J’ai le sentiment d’avoir brisé d’une phrase tout ce en quoi il a cru toute sa vie, ses rêves de petit garçon, sa base de conscience, quelque chose de sûr et de rassurant, qui fait que le monde tourne et que le jour succède à la nuit.
Hébété, il répète comme s’il venait de marcher pieds nus sur une braise incandescente: « Pas de compagnon…??«
Il exécute un quart de tour sur lui-même et fixe maintenant le mur, semblant perdu devant l’immensité vertigineuse d’un questionnement sur l’origine de l’humanité, Je le sens qui perd un à un tout espoir, illusions, certitudes… Il prononce d’une voix blanche, presque inaudible: « Vous avez« … Puis exécute un nouveau quart de tour, cette fois dans ma direction : » une perceuse » (re demi quart de tour vers le mur) : »à percussion« .
Je sens que le caractère grave, énormissime, insensé de ce flux de révélations improbables menace de faire disjoncter son circuit neuronal, et qu’il lutte pour trouver une solution.
Alors, refusant de continuer à communiquer avec cet être irrationnel, associé à la vaisselle et aux pampers, au bœuf bourguignon du dimanche midi et aux films porno, bref cette créature de sexe féminin, il se tourne, soudain léger de nouveau, vers ses compères : » Faudra qu’elle voie avec son compagnon« .
Le troisième larron, qui semble le plus vif des trois, rétorque « Ouais mais apparemment— notez l’hésitation– elle en a pas« , Mr. Commode répète en écho « à percussion » et ils repartent tous les trois à l’assaut, plus verbal que tournevissal, de la vis, tremblante et maintenant en larmes.
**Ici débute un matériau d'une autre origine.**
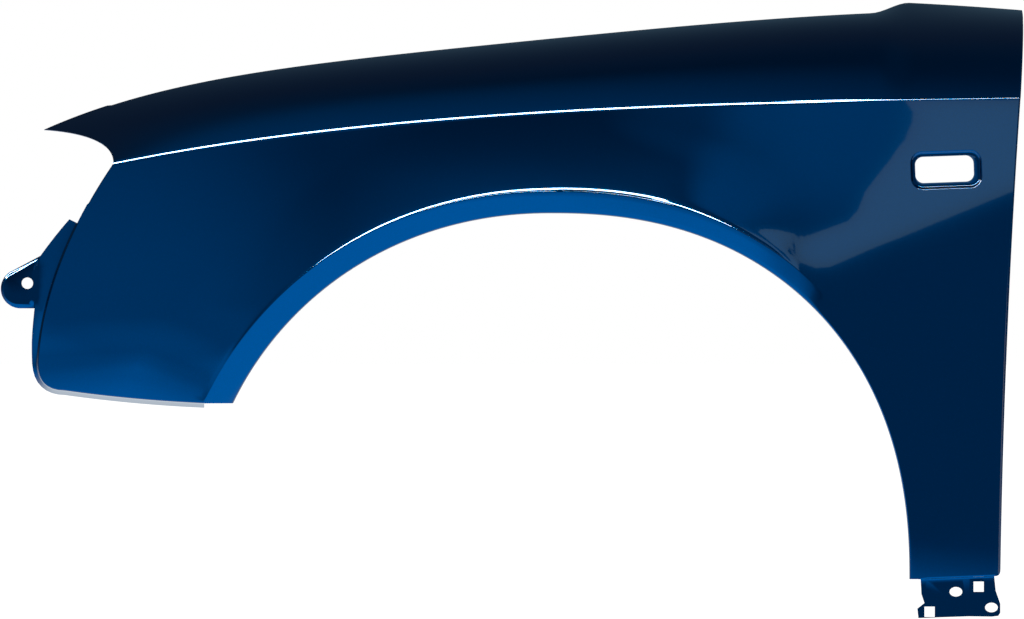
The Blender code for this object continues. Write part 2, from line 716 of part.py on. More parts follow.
def paint():
    material = bpy.data.materials.new("blue_paint")
    material.use_nodes = True
    shader = material.node_tree.nodes["Principled BSDF"]
    shader.inputs["Base Color"].default_value = PAINT_COLOUR
    shader.inputs["Roughness"].default_value = PAINT_ROUGHNESS
    shader.inputs["Metallic"].default_value = PAINT_METALLIC
    return material


def finish_sheet(panel, cutter):
    """Rounds the folds, gives the sheet its thickness and cuts the holes."""
    bevel = panel.modifiers.new("folds", "BEVEL")
    bevel.limit_method = "WEIGHT"
    bevel.width = CREASE_RADIUS
    bevel.segments = FOLD_STEPS
    solidify = panel.modifiers.new("sheet", "SOLIDIFY")
    solidify.thickness = SHEET_THICKNESS
    solidify.offset = -1
    solidify.use_even_offset = True
    holes = panel.modifiers.new("holes", "BOOLEAN")
    holes.operation = "DIFFERENCE"
    holes.solver = "EXACT"
    holes.object = cutter
    cutter.hide_render = True
    cutter.display_type = "WIRE"


def main():
    for thing in list(bpy.data.objects):
        bpy.data.objects.remove(thing, do_unlink=True)
    mesh = bmesh.new()
    mesh.edges.layers.float.new("bevel_weight_edge")
    side, shoulder, side_faces = build_skin(mesh)
    build_band(mesh, side)
    wall, flange = build_gutter(mesh, shoulder)
    build_lamp_flange(mesh, side, shoulder)
    pillar = build_door_flange(mesh, side, shoulder)
    ear_centre = build_ear(mesh, build_front_flange(mesh, side))
    tab_place = build_rear_tab(mesh, side)
    build_window(mesh, side_faces)
    panel = new_object("fender_panel", mesh)
    cutter = build_cutter(wall, flange, pillar, ear_centre, tab_place)
    finish_sheet(panel, cutter)
    panel.data.materials.append(paint())
    panel.data.shade_smooth()
    panel.data.set_sharp_from_angle(angle=SMOOTH_ANGLE)
    seat = rail_seat(wall, flange)
    panel.location = -seat
    cutter.location = -seat


main()
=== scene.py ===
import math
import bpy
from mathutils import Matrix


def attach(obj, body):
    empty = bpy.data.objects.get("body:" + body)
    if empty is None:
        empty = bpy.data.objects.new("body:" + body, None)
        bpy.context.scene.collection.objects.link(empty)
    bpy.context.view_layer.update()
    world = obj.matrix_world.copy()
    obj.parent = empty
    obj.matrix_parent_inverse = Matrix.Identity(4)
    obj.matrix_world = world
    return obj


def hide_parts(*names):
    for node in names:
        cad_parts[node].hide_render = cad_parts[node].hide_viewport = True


bl_info = {
    "name": "Car Fender Maker",
    "version": (1, 0, 0),
    "blender": (4, 5, 0),
    "location": "View3D > Sidebar > Fender",
    "description": "Makes a left front fender panel with its folds, holes, lacquered paint and a plain stage",
    "category": "Add Mesh",
}

import bmesh
import bpy
from bpy.props import FloatProperty, FloatVectorProperty, PointerProperty
from bpy.types import Operator, Panel, PropertyGroup
from mathutils import Matrix, Vector

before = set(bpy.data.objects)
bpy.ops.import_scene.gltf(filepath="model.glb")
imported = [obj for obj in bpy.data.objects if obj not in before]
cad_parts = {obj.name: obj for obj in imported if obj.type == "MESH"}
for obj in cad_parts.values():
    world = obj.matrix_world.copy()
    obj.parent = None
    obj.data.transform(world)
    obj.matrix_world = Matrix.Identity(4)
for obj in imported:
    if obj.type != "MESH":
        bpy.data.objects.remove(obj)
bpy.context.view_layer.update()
PANEL_NODE = "fender_panel"

# The panel is laid out from the wheel's centre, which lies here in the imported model.
WHEEL_CENTRE = Vector((-0.120694, -0.142505, -0.500072))

# Wheel arch opening
ARCH_FRONT_REACH = 0.3568
ARCH_REAR_REACH = 0.3587
ARCH_HEIGHT = 0.3565
ARCH_FRONT_FULLNESS = 2.083
ARCH_REAR_FULLNESS = 2.265
FRONT_FOOT_HEIGHT = 0.1656
REAR_FOOT_DROP = 0.0097
ARCH_LIP_DEPTH = 0.018

# Band turned in round the arch, and the flare above it
BAND_FRONT_WIDTH = 0.027
BAND_TOP_WIDTH = 0.0215
BAND_REAR_WIDTH = 0.011
BAND_TURN_IN = 0.011
BAND_GONE_ANGLE = math.radians(36)
BAND_FULL_ANGLE = math.radians(60)
FLARE_HEIGHT = 0.0068
FLARE_WIDTH = 0.075
FLARE_GONE_ANGLE = math.radians(53)
FLARE_FULL_ANGLE = math.radians(76)
FLARE_TIP_GONE_ANGLE = math.radians(50)
FLARE_TIP_FULL_ANGLE = math.radians(57)
FLARE_TIP_HEIGHT = 0.0008
FLARE_TIP_POWER = 40

# Lengths ahead of and behind the arch
FRONT_LENGTH = 0.1617
CREASE_FRONT_LENGTH = 0.0848
NOSE_LENGTH = 0.0719
REAR_LENGTH = 0.0908
DOOR_LINE_RAKE = 0.0199
DOOR_LINE_BOW_SHARE = 0.84
HOOD_CORNER_RAKE = 0.0061
FRONT_CORNER_RADIUS = 0.028
FRONT_CORNER_RISE = 0.0125
FRONT_EDGE_BOW = 0.0075
BOTTOM_EDGE_SAG = 0.0035
REAR_CORNER_RADIUS = 0.006
REAR_CORNER_RISE = 0.003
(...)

Moralité : chez certaines peuplades, dont sont issus les techniciens de HLM, une femme qui vit seule et qui a une perceuse à percussion est un concept si inconcevable qu’il n’entre tout simplement pas dans leur champ lexical.
Putana di deo de la mierda.
Solange Beaudoin
Un très beau texte : La perceuse à percussion chez la voisine mignonne qui n’a pas de compagnon , ça peut pas exister ! Beaucoup de talent Solange Beaudoin !
Très joli texte, bravo pour cette poésie.